The interval sequence is no-brainer and is completely illogical. Kajal instantly believes that Ram Charan killed her father without even talking to him. As if that’s not enough, she leaves in a helicopter leaving the dead body of her father in home. There is no police complaint and no final rites. She travels to an unfamiliar place with a distant relative she has met a few days ago. This entire sequence is strange but thankfully audience don’t notice as the flashback is grand and overshadows such flaws.
Second Half –
The flashback episode happens in Udaygarh kingdom in the year 1609. The role of Kala Bhairava in the army is uncertain. He is a bodyguard, a trainer and a soldier too. In spite of being a normal soldier, he is treated on par with the commander-in-chief, Ranadev Billa, and is close to the king. The flashback is brief with short character introductions and a battle which leads to the death of lead pair along with villain. What made it exceptional is the desert race sequence which has great visuals. The king denying marriage because Kala Bhairava is brave is totally ridiculous. The kings generally choose brave men for their daughters who can protect their kingdoms. This element could have been better.
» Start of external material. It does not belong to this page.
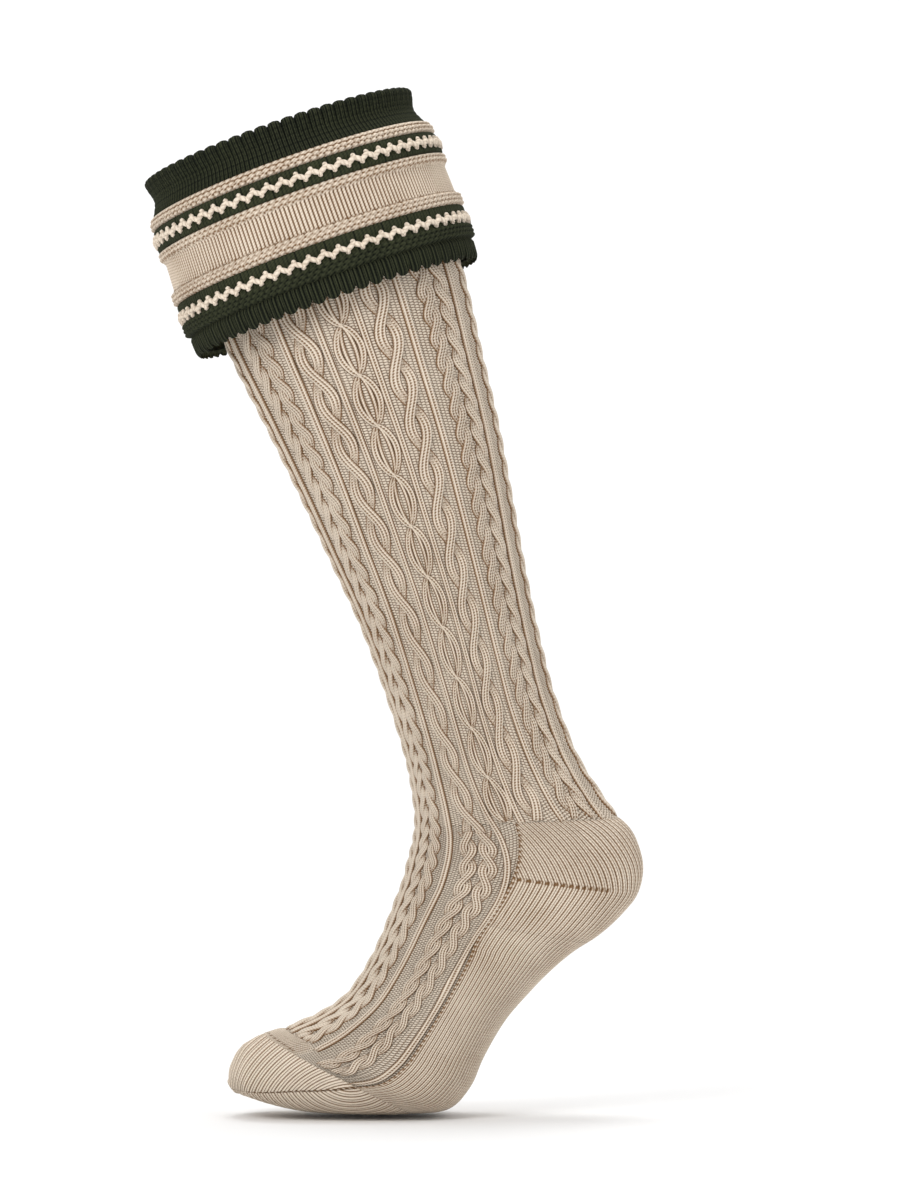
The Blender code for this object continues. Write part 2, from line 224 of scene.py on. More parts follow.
# Foot sections: instep point and sole point, forward of and below the ankle's centre, as shares of
# FOOT_LENGTH; width as shares of HEEL_WIDTH and BALL_WIDTH; squareness of the sole's half
FOOT_ROWS = (
    # instep forward, down, sole forward, down, of heel, of ball, square
    (0.166, 0.136, -0.198, 0.076, 1.07, 0.00, 2.1),
    (0.158, 0.202, -0.254, 0.163, 1.07, 0.00, 2.1),
    (0.162, 0.249, -0.318, 0.249, 1.04, 0.00, 2.2),
    (0.168, 0.275, -0.333, 0.309, 1.02, 0.00, 2.3),
    (0.175, 0.301, -0.322, 0.365, 1.00, 0.00, 2.3),
    (0.183, 0.335, -0.288, 0.410, 0.98, 0.00, 2.3),
    (0.196, 0.369, -0.241, 0.453, 0.97, 0.00, 2.4),
    (0.213, 0.414, -0.183, 0.491, 0.97, 0.00, 2.4),
    (0.235, 0.468, -0.130, 0.536, 0.78, 0.16, 2.4),
    (0.260, 0.517, -0.080, 0.588, 0.56, 0.36, 2.4),
    (0.299, 0.575, -0.037, 0.639, 0.40, 0.54, 2.4),
    (0.355, 0.617, 0.010, 0.720, 0.16, 0.79, 2.5),
    (0.402, 0.639, 0.037, 0.780, 0.00, 0.97, 2.5),
    (0.445, 0.654, 0.080, 0.825, 0.00, 1.00, 2.5),
    (0.483, 0.667, 0.162, 0.836, 0.00, 1.00, 2.5),
    (0.509, 0.680, 0.247, 0.838, 0.00, 0.97, 2.5),
    (0.528, 0.693, 0.329, 0.836, 0.00, 0.90, 2.4),
    (0.543, 0.714, 0.402, 0.830, 0.00, 0.79, 2.3),
    (0.554, 0.742, 0.470, 0.815, 0.00, 0.60, 2.2),
    (0.556, 0.765, 0.535, 0.795, 0.00, 0.30, 2.1),
)

# Places along the foot, as shares of the run from the ankle's centre to the tip of the toes
HEEL_LINE = 0.19
SOLE_LINE = 0.40
TOE_LINE = 0.80

# Line between instep and sole: place along the same run, degrees round from the instep's middle
SIDE_LINE = (
    (0.19, 88.0),
    (0.27, 85.0),
    (0.35, 85.0),
    (0.41, 87.5),
    (0.48, 91.5),
    (0.54, 94.5),
    (0.61, 97.5),
    (0.68, 99.0),
    (0.76, 99.0),
    (0.81, 98.5),
)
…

The fight with 100 soldiers has remarkable choreography and it played a key role in the phenomenal success of the movie. The Third act starts immediately after the flashback and it has not much to offer. There are no more conflicts or twists further. Sri Hari helps Ram Charan to get out of the fort with Kajal Aggarwal. This entire sequence is well shot in every aspect. The climax fight is not great and everything seems obvious. The detailing in Third act is impressive.
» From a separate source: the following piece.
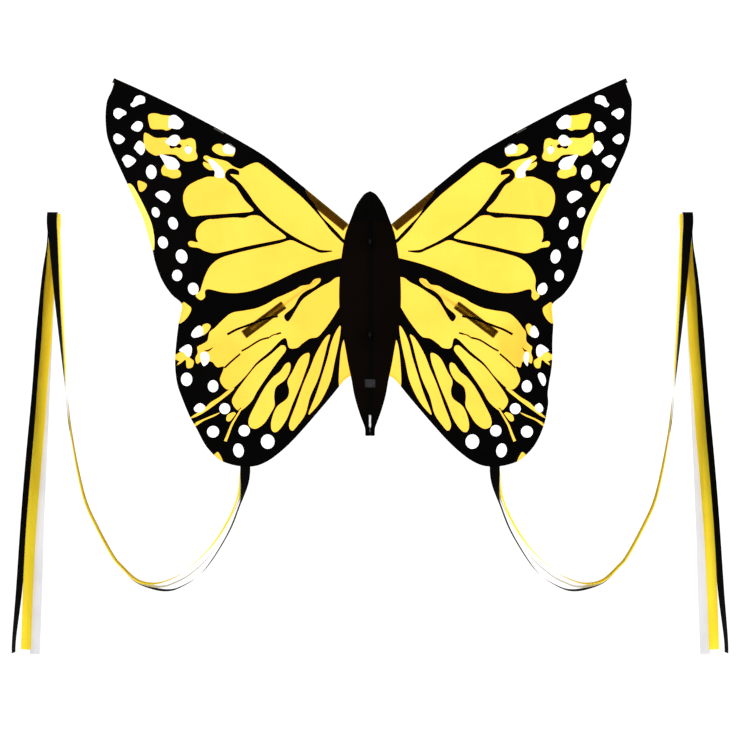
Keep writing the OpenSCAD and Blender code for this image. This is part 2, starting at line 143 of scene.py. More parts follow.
def cloth_material(colour, shade, through, rough=0.62, specular=0.3, sheen=0.0, cell=0.006,
                   patch_scale=5.0, thread=0.0004, painted_shade=()):
    """Woven cloth. colour and shade vary in soft patches, and through is the share of light from behind.

    The last argument holds soft spots of painted shade, a deeper tint: x, z, reach in x, reach in z, tint.
    """
    m = bpy.data.materials.new("material")
    n = Nodes(m)
    place = n.add("TexCoord").outputs["Object"]
    patches = n.add("TexNoise", Vector=place, Scale=patch_scale, Detail=3.0, Roughness=0.55).outputs[0]
    tint = n.mix(n.ramp(patches, 0.38, 0.66), colour, shade)
    axes = n.add("SeparateXYZ", i0=place).outputs
    # painted shade: each soft spot mixes the tint towards a deeper orange
    for x, z, reach_x, reach_z, shade_tint in painted_shade:
        dx = n.math("MULTIPLY", n.math("ADD", axes[0], -x), 1 / reach_x)
        dz = n.math("MULTIPLY", n.math("ADD", axes[2], -z), 1 / reach_z)
        far = n.math("ADD", n.math("MULTIPLY", dx, dx), n.math("MULTIPLY", dz, dz))
        tint = n.mix(n.ramp(far, 1.0, 0.2), tint, shade_tint)
    warp = n.math("PINGPONG", axes[0], cell)
    weft = n.math("PINGPONG", axes[2], cell)
    rib = n.math("MINIMUM", warp, weft)
    rib_mask = n.ramp(rib, thread * 1.4, thread * 0.4)
    weave = n.math("MULTIPLY", n.math("SINE", n.math("MULTIPLY", axes[0], math.pi / thread)),
                   n.math("SINE", n.math("MULTIPLY", axes[2], math.pi / thread)))
    height = n.math("ADD", n.math("MULTIPLY", weave, 0.25), rib_mask)
    crinkle = n.add("TexNoise", Vector=place, Scale=70.0, Detail=4.0, Roughness=0.6).outputs[0]
    height = n.math("ADD", height, n.math("MULTIPLY", crinkle, 1.6))
    bump = n.add("Bump", Strength=0.35, Distance=0.0004, Height=height).outputs[0]
    dim = n.math("MULTIPLY", rib_mask, 0.05)
    tint = n.mix(dim, tint, tuple(c * 0.55 for c in shade))
    roughness = n.math("ADD", n.math("MULTIPLY", crinkle, 0.18), rough - 0.09)
    front = n.add("BsdfPrincipled", Base_Color=tint, Roughness=roughness, Normal=bump)
    front.inputs["Specular IOR Level"].default_value = specular
    front.inputs["Sheen Weight"].default_value = sheen
    surface = front.outputs[0]
    if through > 0:
        glow = n.add("BsdfTranslucent", Color=tint, Normal=bump).outputs[0]
        surface = n.add("MixShader", i0=through, i1=surface, i2=glow).outputs[0]
    n.add("OutputMaterial", Surface=surface)
    return m


def solid_material(colour, shade, rough, metallic=0.0, specular=0.5, grain=(300, 300, 300), bump=0.15,
                   through=0.0):
    """Plastic, rubber, fibreglass or metal, with a grain stretched along one axis or even in all."""
    m = bpy.data.materials.new("material")
    n = Nodes(m)
    place = n.add("TexCoord").outputs["Object"]
    stretched = n.add("Mapping", Vector=place)
    stretched.inputs["Scale"].default_value = grain
    texture = n.add("TexNoise", Vector=stretched.outputs[0], Scale=1.0, Detail=4.0, Roughness=0.6).outputs[0]
    tint = n.mix(n.ramp(texture, 0.35, 0.7), colour, shade)
    roughness = n.math("ADD", n.math("MULTIPLY", texture, 0.2), rough - 0.1)
    relief = n.add("Bump", Strength=bump, Distance=0.0003, Height=texture).outputs[0]
    shader = n.add("BsdfPrincipled", Base_Color=tint, Roughness=roughness, Normal=relief)
    shader.inputs["Metallic"].default_value = metallic
    shader.inputs["Specular IOR Level"].default_value = specular
    surface = shader.outputs[0]
    if through > 0:
        glow = n.add("BsdfTranslucent", Color=tint, Normal=relief).outputs[0]
        surface = n.add("MixShader", i0=through, i1=surface, i2=glow).outputs[0]
    n.add("OutputMaterial", Surface=surface)
    return m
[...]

Magadheera had a regular first half except for the opening sequence. What takes it to next level is the second half which is full of adrenaline rush. The second half has desert race, fight with 100 soldiers, escaping from the fort and climax fight towards the climax. Rather than the script, the vision and direction played important role in the success of Magadheera. Rajamouli elevated several minor scenes like horse riding in first half throughout the film.